Naturally, the more you earn, the more you can stash. Sock away at least 7% of your earnings in the beginning, and increase it each year until you're diverting 15% a year.
4. Place a value on money
It doesn't buy happiness, but it can certainly make you comfortable. Just understand what it's worth. Money is what you earn in exchange for your time in some productive pursuit. Let's say you earn $20 an hour at your job, and you're considering purchasing a TV for $500. You may calculate that you spend 25 hours, or about 3 days, earning that money. It's worth it, you may think. But that's not an accurate value estimate. If you're single, you're in the 25% tax bracket, so you actually spend about 33 hours earning the net income required to make the purchase. It still may be worth it, but there may be competing demands for that money, such as rent and car payments, not to mention your retirement fund. Each purchase represents a trade-off. Make these decisions wisely.
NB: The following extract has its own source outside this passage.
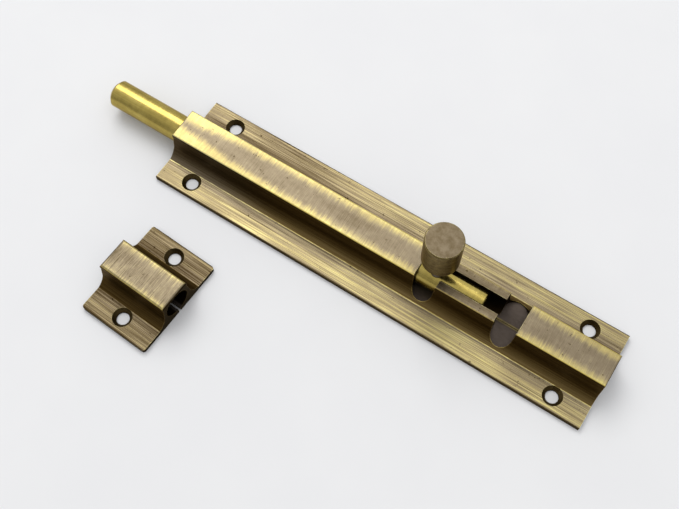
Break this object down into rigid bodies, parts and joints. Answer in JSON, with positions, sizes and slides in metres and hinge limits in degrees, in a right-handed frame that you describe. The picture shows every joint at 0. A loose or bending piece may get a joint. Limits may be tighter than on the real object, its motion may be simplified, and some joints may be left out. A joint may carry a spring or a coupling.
{
  "type": "barrel bolt",
  "caption": "Straight barrel bolt: a sliding round bolt with a turn-down knob in a drawn, lipped body with screw flanges, and a separate keeper of the same section.",
  "frame": {"origin": "on the underside of the body, midway along it and directly under the bolt's axis", "axes": "+Z out of the surface that the bolt is screwed to; the bolt shoots out along -X and is drawn back along +X; +Y completes the frame"},
  "size_m": [0.1771, 0.0815, 0.0319],
  "materials": {
    "antique_brass_body": "brushed, antiqued",
    "antique_brass_keeper": "brushed, antiqued",
    "bright_brass": "turned, lightly rubbed",
    "spring_steel": "satin",
    "dark_steel": "blackened thread",
    "dark_nut": "blackened",
    "antique_brass_knob": "turned, antiqued"
  },
  "bodies": {
    "base": {"bolt_body": "antique_brass_body", "keeper": "antique_brass_keeper"},
    "slider": {"friction_ring": "spring_steel"},
    "bolt": {"bolt_rod": "bright_brass", "knob_stud": "dark_steel", "lock_nut": "dark_nut", "knob": "antique_brass_knob"}
  },
  "joints": [
    {"name": "bolt_slide", "type": "slide", "parent": "base", "child": "slider", "axis": [1, 0, 0], "range_m": [-0.0028, 0.0266]},
    {"name": "bolt_turn", "type": "hinge", "parent": "slider", "child": "bolt", "pos_m": [0.018, 0, 0.00638], "axis": [1, 0, 0], "range_deg": [-83, 83]}
  ]
}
5. Use the credit card sparingly
This tip is also really vital. It's easy to spend now with plastic and much harder to pay later. Use credit responsibly. Comparison-shop for your card. Remember that you'll be relying on your future earnings to pay for today's credit card purchases. And if you keep a running balance, you'll also be paying interest, sometimes at usurious rates. Don't fall into this trap. Instead, save money to meet financial goals.
6. Follow the golden rule
Contrary to popular belief, the duplicity and craftiness of Machiavellian tactics won't really help you survive. Instead, they'll engender mistrust in your relationships. Treat others fairly, the way you wish to be treated. No one looks good when trying to make others look bad. When you're on the job, avoid gossip. Beware that when someone takes you into his or her confidence to point out someone else's foibles, it's only a matter of time before your foibles come to light.
7. Select your partner wisely
Choose someone whose values match your own -- not just where money is concerned, but more importantly, ethical and moral values. Get to know your soul mate over the course of at least a year. Passion is important, but trust even more so. Make sure you are free to be yourself. If you hook up with an angry or overly critical partner, you will be subjected to hostility and may lose your sense of self. Conversely, if you're the one with anger issues, resolve them before they poison a perfectly good relationship. Learn to make decisions with your heart, along with your head.
8. Be prepared for the unexpected
Someday you may lose a job through no fault of your own. Prepare today by stashing money into an accessible emergency fund. The easiest way to do this is to automatically divert a portion of your earnings into a savings account in addition to the amount you're contributing to a 401(k) plan or IRA.
Try not to use that 401(k) money for emergencies. It will cost you plenty, between income and penalty taxes. For instance, if you have $10,000 in your account and you're in the 25% tax bracket, you'll lose $2,500 to taxes, plus pay another $1,000 penalty for breaking into the money before you reach age 55. (For IRAs, the early withdrawal penalty applies up to age 59 1/2, with certain exceptions.) Bottom line: Your $10,000 dwindles to $6,500. Worse, you will have lost the opportunity for that money to compound and build wealth for your retirement.
9. Learn about investing or hire help
It's not rocket science; in the beginning you just need to overcome fear and select 1 or 2 good, cheap mutual funds. After you've amassed some wealth, it may be time to hire someone. If you do, you will obviously have to pay for the service. Get referrals and then check out the qualifications and credentials of a prospective financial adviser or broker.
Make sure you understand the fee structure of the services. Is it commission-based or do you pay an hourly fee or a percentage of assets or some combination of these fees? Ask for a complete breakdown. Also, check with the appropriate authority to see if any disciplinary actions have been taken against a certified financial planner or broker before you initiate contact. If you're confident enough to choose your own investments, you might find that going with a robo-adviser is the best bet.
10. Be thankful for your good fortune
It's not all about money. If you work at it, you will have abundance -- through strong family ties and solid relationships, as well as monetary assets. Take some time out each day to reflect on the good in your life. Spend at least 1 day a week in a recreational activity or hobby that you enjoy, and take a minimum 1-week vacation annually if you possibly can so you can totally unplug and unwind. Again, save for the trip.
If you have children, spend as much time as you can with them when they're still young and dependent on you. Before you know it, they'll be old enough to get a driver's license, and you'll see less and less of them from that point on.